Später erlebten Künstlerkolonien einen regelrechten Hype: Wie der Politikwissenschafter Klaus von Beyme in seinem Buch „Das Zeitalter der Avantgarden. Kunst und Gesellschaft 1905-1955“ notiert, sollen in Europa zwischen 1830 und 1910 etwa 3000 Künstler in über 80 Künstlerkolonien gelebt haben – bekannt sind jene von Worpswede (berühmteste Vertreterin: Paula Modersohn-Becker), von Pont-Aven (in der Paul Gauguin zeitweise ansässig war) oder die Mathildenhöhe in Darmstadt, die der spätere Erbauer der Wiener Secession, Joseph Maria Olbrich, 1899 gründete. Man pflegte ein gemeinsames künstlerisches Ideal und zog sich zu dessen optimaler Umsetzung zumeist in die Einsamkeit der Natur zurück.

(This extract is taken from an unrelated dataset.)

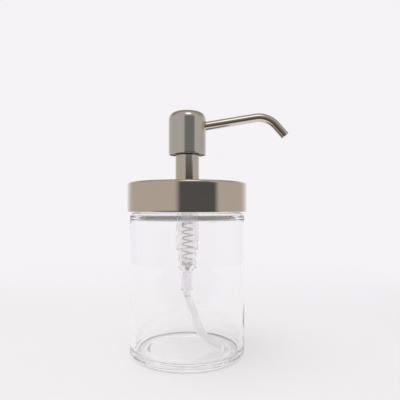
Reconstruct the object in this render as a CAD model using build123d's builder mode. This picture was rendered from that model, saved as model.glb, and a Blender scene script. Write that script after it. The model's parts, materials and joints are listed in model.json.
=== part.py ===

Analog zur Mühl-Kommune versuchten sich frühe Künstlerkolonien, um Einkünfte zu generieren, an landwirtschaftlicher Arbeit – was sich meist als wenig erfolgreich erwies. Aussteigergemeinschaften mit lebensreformerischem Hintergrund, wie sie zuletzt der Schriftsteller Christian Kracht in seinem Roman „Imperium“ beschrieb, waren zu jener Zeit ebenso en vogue, und häufig spielten Künstler dabei wichtige Rollen – etwa am Schweizer Monte Verità, auf dem wichtige Kräfte der Avantgarde wie Sophie Taeuber-Arp, Hugo Ball, Marianne von Werefkin oder Alexej von Jawlensky zugegen waren. In Wien gründete 1897 der Maler und Lebensreformer Karl Wilhelm Diefenbach eine Kommune, in der Nudismus und Naturverehrung kultiviert wurden. Kunsthistorikerin Claudia Wagner, die 2011 eine Ausstellung über den Guru in der Wiener Hermesvilla kuratierte, erklärte damals in einem Interview: „Der Charakter seiner Kommune erinnert in Teilen eher an eine Sekte mit einem vorstehenden Guru, der seinen Schülern die Regeln diktiert.“ Die Parallelen zu Otto Mühls „Aktionsanalytischer Organisation“ liegen auf der Hand.